--- What is asked ---
Examine each line of the data. Copy those that contain the string "from".

--- Data shown ---
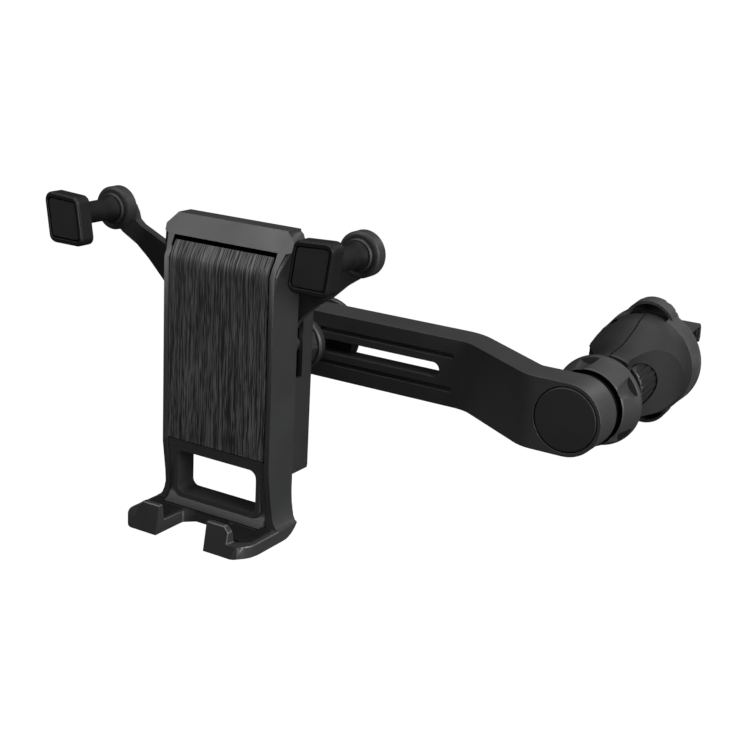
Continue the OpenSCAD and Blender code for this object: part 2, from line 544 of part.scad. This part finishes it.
module friction_washer() color([0.05, 0.05, 0.05]) place() translate([arm_x, 0, za]) difference() {
  yturn([[0, 48.05], [12.0, 48.05], [12.4, 48.5], [12.4, 50.6], [12.0, 51.1], [0, 51.1]]);
  ycyl(6.1, 47, 52);
}

module bolt_washer() color([0.62, 0.62, 0.64]) place() translate([arm_x, 0, za]) difference() {
  ycyl(7.3, end_y + 5.8, end_y + 6.55);
  ycyl(1.9, end_y + 5, end_y + 8);
}

module pivot_bolt() color([0.6, 0.6, 0.62]) place() translate([arm_x, 0, za]) difference() {
  union() {
    ycyl(4.0, end_y + 2.6, end_y + 5.75);
    ycyl(1.73, end_y + 5.7, 49.6);
  }
  // hexagon recess
  translate([0, end_y + 2.5, 0]) rotate([-90, 0, 0]) cylinder(h = 1.8, r = 2, $fn = 6);
}

module vent_nut() color([0.24, 0.24, 0.245]) place() translate([arm_x, 0, za]) difference() {
  yturn([[0, 51.3], [13.4, 51.3], [14.0, 52.0], [14.5, 55], [15.2, 59], [15.9, 61.4], [16.2, 62.1], [16.2, 62.9], [15.5, 63.8], [0, 63.8]]);
  // five finger hollows between the lobes
  for (a = [32, 104, 176, 248, 320]) rotate([0, -a, 0]) translate([18.0, 0, 0]) ycyl(4.6, 50, 61.0);
  ycyl(11.5, 50, 61.9);
  translate([0, 60.8, 0]) sphere(9.65, $fn = 96);
}

module vent_ball_cup() color([0.5, 0.5, 0.5]) place() translate(bv)
  yturn(concat(cap(9.45, 0, -6.0, 2.6, 14), cap(8.56, 0, 2.6, -6.0, 14)));

// --------------------------------------------------------------- vent clip
// all of it is drawn along +Y from the ball's centre, then leaned up by clip()
module vent_ball_stem() color([0.12, 0.12, 0.125]) clip() union() {
  sphere(vball_r, $fn = 96);
  ycyl(4.5, 6, 12.0);
  ycyl(8.6, 12.0, 13.4);
}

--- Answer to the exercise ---
Continue the OpenSCAD and Blender code for this object: part 2, from line 544 of part.scad. This part finishes it.
// all of it is drawn along +Y from the ball's centre, then leaned up by clip()